### TASK INSTRUCTIONS
Look through the records below and collect all lines that hold the string "empty".

### DATA SECTION
□ □ □ □ □
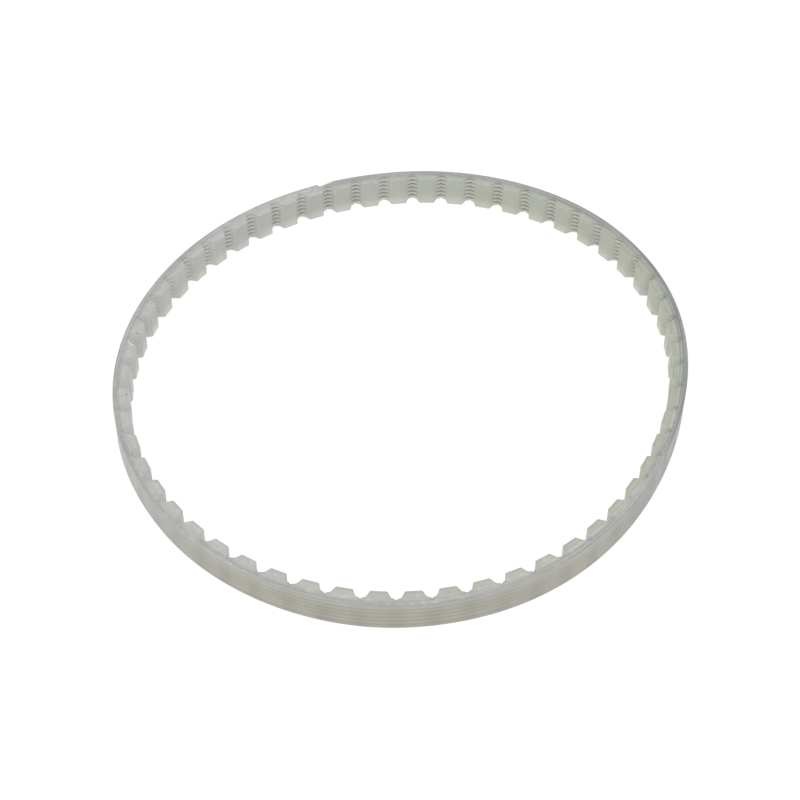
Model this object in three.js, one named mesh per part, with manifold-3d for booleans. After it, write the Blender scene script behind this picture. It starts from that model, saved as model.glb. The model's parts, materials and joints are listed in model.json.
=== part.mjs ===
// Endless toothed drive belt: cast polyurethane with trapezoidal teeth on the inside and two steel
// tension cords wound side by side. The belt stands on one edge; its axis is +Z and its lower edge is z = 0.
// One rigid segment per tooth: neighbouring segments turn about the cord plane in the middle of the gap
// between two teeth, where the real web is thinnest and bends. Millimetres and degrees.
import * as THREE from 'three';
import { mergeVertices } from 'three/addons/utils/BufferGeometryUtils.js';
import Module from 'manifold-3d';

// Driving dimensions.
const TEETH = 56;
const PITCH = 10;
const WIDTH = 10;
const TOOTH_HEIGHT = 2.5;
const TIP_WIDTH = 5;
const FLANK_ANGLE = 25; // each flank, from the tooth's centre line
const ROOT_FILLET = 1.2;
const FLOOR_OVER_CORD = 0.9; // gap floor to the cord plane
const BACK_UNDER_CORD = 1.6; // cord plane to the back
const NOTCH_DEPTH = 0.3; // winding notch in the gap floor
const NOTCH_HALF_WIDTH = 0.5;
const HINGE_CLEARANCE = 0.16; // each segment stops this far short of its hinge axis

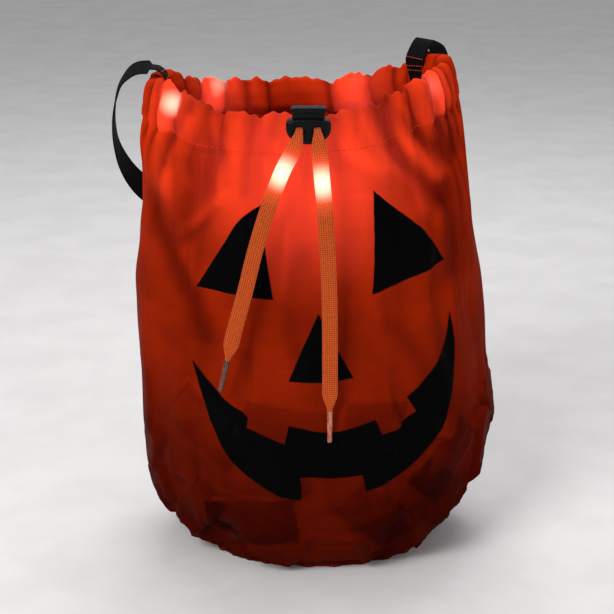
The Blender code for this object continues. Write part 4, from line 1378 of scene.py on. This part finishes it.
def hem_lace_route():
    """Out of the lock's left hole, round the mouth behind it and back to the right hole."""
    left_x = LOCK.x - CORD_HOLE_OFFSET
    right_x = LOCK.x + CORD_HOLE_OFFSET
    back = LOCK.y + LOCK_DEPTH / 2
    left_exit = [
        (left_x, LOCK.y, LACE_IN_LOCK),
        (left_x, back, LACE_IN_LOCK),
        (left_x, back + 4 * MM, LACE_IN_LOCK),
        (left_x - 1.6 * MM, back + 7.9 * MM, LACE_IN_LOCK - 0.8 * MM),
        (left_x - 8 * MM, back + 9.9 * MM, LACE_IN_LOCK - 3.5 * MM),
    ]
    right_exit = [(right_x + left_x - x, y, z) for x, y, z in left_exit]
    around = [tunnel_point(math.radians(256 - 330 * i / 30)) for i in range(31)]
    return [Vector(p) for p in left_exit] + around + [Vector(p) for p in right_exit[::-1]]


def add_hem_lace(lace):
    """The drawstring inside the hem, with its two short runs into the lock."""
    path = smooth_path(hem_lace_route(), 300)

    def across(i):
        point = path[i]
        width, depth, sag = half_sizes(point.z)
        angle = math.atan2(point.y / depth, (point.x - sag) / width)
        step = 4 * MM
        return tunnel_point(angle, LACE_DROP - step) - tunnel_point(angle, LACE_DROP + step)

    def size(done, whole):
        near = 1 - soft_step(min(done, whole - done), 6 * MM, 28 * MM)
        width = LACE_WIDTH + (3.0 * MM - LACE_WIDTH) * near
        return width, 3.4 * MM + (LACE_HOLE_WIDTH - 3.4 * MM) * near

    mesh = lace_mesh("hem_lace", path, across, size)
    item = finish_mesh("lace_in_hem", mesh, lace)
    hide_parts("drawstring_lace")
    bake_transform(item)


# ---- the cloth pieces

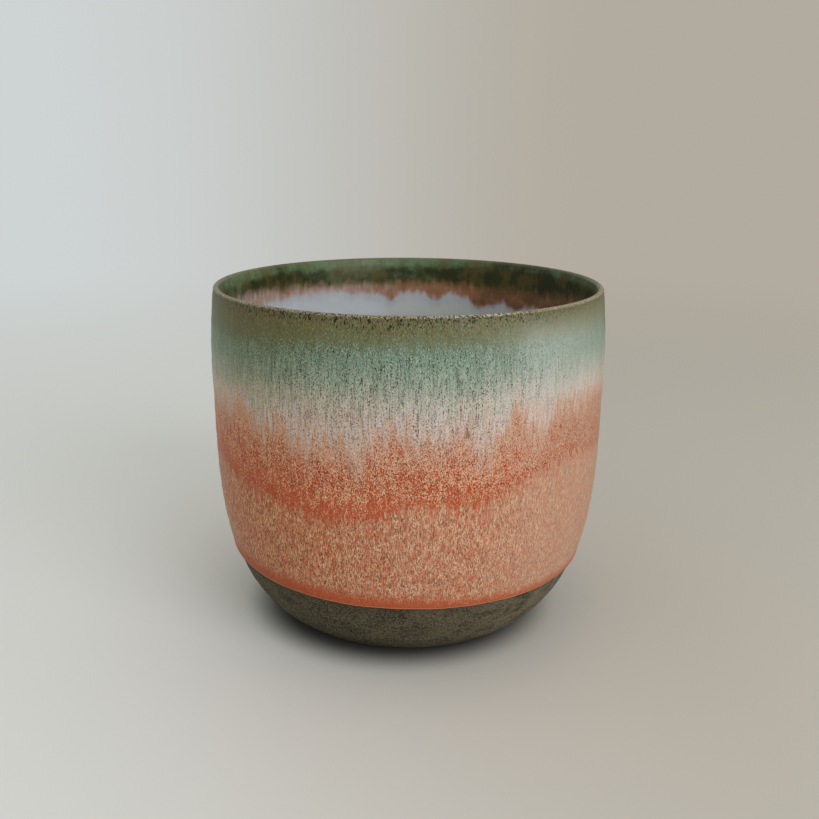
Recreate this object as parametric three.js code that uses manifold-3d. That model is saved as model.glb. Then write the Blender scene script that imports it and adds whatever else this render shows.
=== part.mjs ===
// A small stoneware planter: a thrown clay pot with a bare, rounded base and three coats of glaze.
// Sizes are in millimetres and +Z is up. The origin is on the table, at the centre of the foot ring.
// The front of the pot faces -Y, and angles are counted from the front towards +X.

import * as THREE from "three";
import { mergeVertices } from "three/addons/utils/BufferGeometryUtils.js";
import Module from "manifold-3d";

const wasm = await Module();
wasm.setup();

// The outside of the clay
const bellyHeight = 77.5;
const bellyRadius = 60.8;
const sideRoundness = 3.43;
const neckHeight = 28.15;
const lipRadius = 59.75;

// The foot ring under it
const undersideRadius = 40.8;
const footHeight = 1.2;
const footRadius = 36;
const footRingWidth = 5.5;
const footChamfer = 0.6;
const footRecess = 1.8;

// The inside of the clay
const wallThickness = 3.2;
const lipThickness = 1.4;
const floorThickness = 4.6;
const floorRadius = 36;
const bowlRoundness = 3.1;

// The first two coats: one on the outside down to the glaze line, and the liner on the inside.
// Both stop short of the lip, and the seat keeps the faces of two fused layers from crossing.
const seat = 0.05;
const outerCoat = 0.4;
const linerCoat = 0.35;
const coatEdge = 0.12;
const glazeLine = 22.3;
const beadWidth = 1.6;
const beadSwell = 0.2;
const lipBand = 2.6;

// The third coat is dipped over the lip, down to these depths below the top of the clay, and then runs.
const rimCoat = 0.2;
const outerDip = 29.5;
const innerDip = 11;
const edgeSlope = 0.6;

// Where it ran: angle in degrees, length below the dip, and half width in degrees
const outerRuns = [
  [-60, 5, 7],
  [-40, 13, 5],
  [-30, 9, 5],
  [-10, 13, 5],
  [5, 8, 6],
  [20, 8, 6],
  [35, 4, 6],
  [65, 7, 8],
  [95, 12, 6],
  [125, 6, 8],
  [150, 11, 6],
  [175, 7, 9],
  [205, 13, 6],
  [235, 8, 8],
  [265, 10, 6],
];
const innerRuns = [
  [-35, 4, 9],
  [15, 6, 7],
  [70, 3, 10],
  [110, 3, 8],
  [135, 5, 6],
  [150, 7, 6],
  [170, 4, 6],
  [185, 5, 6],
  [250, 4, 9],
];

// How finely the round forms are cut
const turns = 68;
const bowlSteps = 7;
const neckSteps = 2;
const lipSteps = 4;

const lipTop = bellyHeight + neckHeight;
const neckTop = lipTop - lipThickness / 2;
const floorTop = footRecess + floorThickness;
const innerBelly = bellyRadius - wallThickness;

// The quarter of a superellipse that rises from a ring low on the pot to the belly.
// Its points run upwards, and the top one is left to the neck.
function sideCurve(startRadius, startHeight, widest, roundness) {
  const power = 2 / roundness;
  const startAngle = Math.asin(Math.pow(startRadius / widest, 1 / power));
  const depth = (bellyHeight - startHeight) / Math.pow(Math.cos(startAngle), power);
  const points = [];
  for (let i = 0; i < bowlSteps; i++) {
    const angle = THREE.MathUtils.lerp(startAngle, Math.PI / 2, i / bowlSteps);
    const radius = widest * Math.pow(Math.sin(angle), power);
    const height = bellyHeight - depth * Math.pow(Math.cos(angle), power);
    points.push(new THREE.Vector2(radius, height));
  }
  return points;
}

// The neck goes from the belly to the lip along a parabola. Its points run upwards.
function neckCurve(widest, atLip) {
  const points = [];
  for (let i = 0; i <= neckSteps; i++) {
    const rise = i / neckSteps;
    const radius = THREE.MathUtils.lerp(widest, atLip, rise * rise);
    points.push(new THREE.Vector2(radius, THREE.MathUtils.lerp(bellyHeight, neckTop, rise)));
  }
  return points;
}

// The lip is a half round between the two necks. Its points run from outside to inside.
function lipCurve() {
  const half = lipThickness / 2;
  const points = [];
  for (let i = 1; i < lipSteps; i++) {
    const angle = (Math.PI * i) / lipSteps;
    const radius = lipRadius - half + half * Math.cos(angle);
    points.push(new THREE.Vector2(radius, neckTop + half * Math.sin(angle)));
  }
  return points;
}

// Adds the point where a rising run of points reaches a height.
function withHeight(points, height) {
  const above = points.findIndex((point) => point.y > height);
  const low = points[above - 1];
  const high = points[above];
  const added = low.clone().lerp(high, (height - low.y) / (high.y - low.y));
  return [...points.slice(0, above), added, ...points.slice(above)];
}

// The skin of the clay runs up the outside, over the lip and down the inside.
// The heights where a coat starts, swells or ends are points on it.
const coatEnd = lipTop - lipBand;
const outside = [glazeLine, glazeLine + beadWidth, coatEnd].reduce(withHeight, [
  ...sideCurve(undersideRadius, footHeight, bellyRadius, sideRoundness),
  ...neckCurve(bellyRadius, lipRadius),
]);
const inside = withHeight(
  [
    ...sideCurve(floorRadius, floorTop, innerBelly, bowlRoundness),
    ...neckCurve(innerBelly, lipRadius - lipThickness),
  ],
  coatEnd,
).reverse();
const skin = [...outside, ...lipCurve(), ...inside];

// The rows of the skin where something starts or ends
const skinEnd = skin.length - 1;
const outerStart = skin.findIndex((point) => point.y > glazeLine) - 1;
const outerEnd = skin.findIndex((point) => point.y > coatEnd) - 1;
const linerStart = skin.findLastIndex((point) => point.y > coatEnd) + 1;
const rimStart = skin.findIndex((point) => point.y >= bellyHeight) - 1;
const rimEnd = skin.findLastIndex((point) => point.y >= bellyHeight) + 1;

// The place at a distance above a point of the skin, square to the line between its neighbours
function lifted(i, distance) {
  const before = skin[Math.max(i - 1, 0)];
  const after = skin[Math.min(i + 1, skinEnd)];
  const along = after.clone().sub(before).normalize();
  return skin[i].clone().addScaledVector(new THREE.Vector2(along.y, -along.x), distance);
}

// The thickness of the first coat at a point of the skin: thin at its edges, and swollen above the glaze line
function firstCoat(i) {
  const bare = i < outerStart || (i > outerEnd && i < linerStart);
  if (bare) return 0;
  if (i === outerStart || i === outerEnd || i === linerStart) return coatEdge;
  if (i === outerStart + 1) return outerCoat + beadSwell;
  return i < outerEnd ? outerCoat : linerCoat;
}

function rowsBetween(first, last) {
  return Array.from({ length: last - first + 1 }, (_, i) => first + i);
}

// Turns a profile of radius and height round the Z axis.
function revolve(profile) {
  return new THREE.LatheGeometry(profile, turns).rotateX(Math.PI / 2);
}

// The clay: foot ring, underside, skin and floor, from the axis out and back to it
function stonewareBody() {
  const ringInside = footRadius - footRingWidth;
  return revolve([
    new THREE.Vector2(0, footRecess),
    new THREE.Vector2(ringInside - footChamfer, footRecess),
    new THREE.Vector2(ringInside, 0),
    new THREE.Vector2(footRadius - footChamfer, 0),
    new THREE.Vector2(footRadius, footHeight),
    ...skin,
    new THREE.Vector2(0, floorTop),
  ]);
}

// The coat on the outside is a closed band from the glaze line to just under the lip.
function outerGlaze() {
  const rows = rowsBetween(outerStart, outerEnd);
  const over = rows.map((i) => lifted(i, seat + firstCoat(i)));
  const under = rows.map((i) => lifted(i, seat)).reverse();
  return revolve([...over, ...under, over[0].clone()]);
}

// The liner covers the inside from just under the lip to the middle of the floor.
function linerGlaze() {
  const rows = rowsBetween(linerStart, skinEnd);
  const over = rows.map((i) => lifted(i, seat + firstCoat(i)));
  const under = rows.map((i) => lifted(i, seat)).reverse();
  const underCentre = new THREE.Vector2(0, floorTop + seat);
  const overCentre = new THREE.Vector2(0, floorTop + seat + linerCoat);
  return revolve([underCentre, ...under, ...over, overCentre]);
}

// How far the runs have carried the edge of the rim coat below the dip, at one angle
function runLength(runs, degrees) {
  return runs.reduce((longest, [at, length, halfWidth]) => {
    const apart = THREE.MathUtils.euclideanModulo(degrees - at + 180, 360) - 180;
    return Math.max(longest, length * Math.exp(-((apart / halfWidth) ** 2)));
  }, 0);
}

// A ring with a wavy top, which takes away the rim coat below its edge. The top slopes down to the middle
// of the wall, so that the coat is left with a thin edge on the layer under it.
function edgeCutter(dip, runs, depth) {
  const wallMiddle = bellyRadius - wallThickness / 2;
  const columns = [];
  for (let j = 0; j < 2 * turns; j++) {
    const edge = lipTop - dip - runLength(runs, (180 * j) / turns);
    const far = new THREE.Vector2(wallMiddle + depth, edge + edgeSlope * Math.abs(depth));
    const near = new THREE.Vector2(wallMiddle, edge);
    const profile = [near.clone().setY(0), far.clone().setY(0), far, near];
    columns.push(depth > 0 ? profile : profile.reverse());
  }
  return bandOf(columns);
}

// Joins closed profiles, one for each column round the axis, into a closed band.
function bandOf(columns) {
  const positions = columns.flatMap((profile, j) => {
    const angle = (2 * Math.PI * j) / columns.length;
    return profile.flatMap((point) => [point.x * Math.sin(angle), -point.x * Math.cos(angle), point.y]);
  });
  const size = columns[0].length;
  const indices = [];
  for (let j = 0; j < columns.length; j++) {
    const here = j * size;
    const beside = ((j + 1) % columns.length) * size;
    for (let i = 0; i < size; i++) {
      const next = (i + 1) % size;
      indices.push(here + i, beside + i, beside + next, here + i, beside + next, here + next);
    }
  }
  const geometry = new THREE.BufferGeometry();
  geometry.setAttribute("position", new THREE.Float32BufferAttribute(positions, 3));
  return geometry.setIndex(indices);
}

function solidOf(geometry) {
  const bare = geometry.clone();
  bare.deleteAttribute("normal");
  bare.deleteAttribute("uv");
  const merged = mergeVertices(bare);
  const vertProperties = merged.attributes.position.array;
  const triVerts = new Uint32Array(merged.index.array);
  return new wasm.Manifold(new wasm.Mesh({ numProp: 3, vertProperties, triVerts }));
}

function geometryOf(solid) {
  const { vertProperties, triVerts } = solid.getMesh();
  const geometry = new THREE.BufferGeometry();
  geometry.setAttribute("position", new THREE.BufferAttribute(vertProperties, 3));
  geometry.setIndex(new THREE.BufferAttribute(triVerts, 1));
  geometry.computeVertexNormals();
  return geometry;
}

// The rim coat wraps the lip and lies over the ends of the other two coats.
// It is made as an even skin down both walls, and cut back to its wavy edges.
function rimGlaze() {
  const rows = rowsBetween(rimStart, rimEnd);
  const underLift = (i) => (firstCoat(i) ? firstCoat(i) + 2 * seat : seat);
  const over = rows.map((i) => lifted(i, underLift(i) + rimCoat));
  const under = rows.map((i) => lifted(i, underLift(i))).reverse();
  const even = solidOf(revolve([...over, ...under, over[0].clone()]));
  const outerCutter = solidOf(edgeCutter(outerDip, outerRuns, 2 * wallThickness));
  const innerCutter = solidOf(edgeCutter(innerDip, innerRuns, -2 * wallThickness));
  return geometryOf(even.subtract(outerCutter).subtract(innerCutter));
}

function named(name, geometry, material) {
  const mesh = new THREE.Mesh(geometry, material);
  mesh.name = name;
  return mesh;
}

const clayMaterial = new THREE.MeshStandardMaterial({ color: 0x5b574b, roughness: 0.92, metalness: 0 });
const outerMaterial = new THREE.MeshStandardMaterial({ color: 0xd08a68, roughness: 0.55, metalness: 0 });
const linerMaterial = new THREE.MeshStandardMaterial({ color: 0xb9c3cc, roughness: 0.22, metalness: 0 });
const rimMaterial = new THREE.MeshStandardMaterial({ color: 0x7f9a82, roughness: 0.5, metalness: 0 });

const planter = new THREE.Group();
planter.name = "planter";
planter.add(
  named("stoneware_body", stonewareBody(), clayMaterial),
  named("outer_glaze", outerGlaze(), outerMaterial),
  named("liner_glaze", linerGlaze(), linerMaterial),
  named("rim_glaze", rimGlaze(), rimMaterial),
);

export default planter;
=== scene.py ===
# A small stoneware planter: a bare clay body and three coats of glaze that ran in the kiln.
# The pot is worked out in millimetres, and each piece is made metres when it is finished.
# +Z is up, the front faces -Y, and angles are counted from the front towards +X.

import functools
import math
from types import SimpleNamespace

import bmesh
import bpy
from mathutils import Matrix, Vector


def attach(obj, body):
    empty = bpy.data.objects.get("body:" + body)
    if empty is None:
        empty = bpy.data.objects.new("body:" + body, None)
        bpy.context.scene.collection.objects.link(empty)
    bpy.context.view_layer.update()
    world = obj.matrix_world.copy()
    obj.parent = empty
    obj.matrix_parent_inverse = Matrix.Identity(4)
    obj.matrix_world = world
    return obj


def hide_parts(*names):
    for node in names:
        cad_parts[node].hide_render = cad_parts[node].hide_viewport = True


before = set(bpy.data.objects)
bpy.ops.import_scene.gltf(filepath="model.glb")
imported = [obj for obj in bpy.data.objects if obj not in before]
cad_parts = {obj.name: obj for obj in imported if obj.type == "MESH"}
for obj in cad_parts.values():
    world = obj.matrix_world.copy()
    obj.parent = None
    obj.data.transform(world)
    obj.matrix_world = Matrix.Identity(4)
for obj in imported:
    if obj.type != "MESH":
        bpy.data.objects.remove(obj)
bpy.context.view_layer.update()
print("frame loaded:", sorted(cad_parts))

millimetre = 0.001  # in metres
outside, inside = 1.0, -1.0  # the sides of the clay, and the way that a coat grows on each


# The camera, fitted to the outline of the pot. Places are in metres and turns in degrees.

camera = {
    "place": (0.00054, -0.2960, 0.1499),
    "tilt": 73.856,
    "roll": 0.345,
    "lens": 41.76,
    "sensor": 36,
    "clipStart": 0.01,
}


def addCamera():
    data = bpy.data.cameras.new("camera")
    data.lens = camera["lens"]
    data.sensor_width = camera["sensor"]
    data.clip_start = camera["clipStart"]
    made = bpy.data.objects.new("camera", data)
    bpy.context.scene.collection.objects.link(made)
    tilt = Matrix.Rotation(math.radians(camera["tilt"]), 4, "X")
    roll = Matrix.Rotation(math.radians(camera["roll"]), 4, "Z")
    made.matrix_world = Matrix.Translation(camera["place"]) @ tilt @ roll
    bpy.context.scene.camera = made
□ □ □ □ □
### OUTPUT FOR THIS EXERCISE
    empty = bpy.data.objects.get("body:" + body)
    if empty is None:
        empty = bpy.data.objects.new("body:" + body, None)
        bpy.context.scene.collection.objects.link(empty)
    obj.parent = empty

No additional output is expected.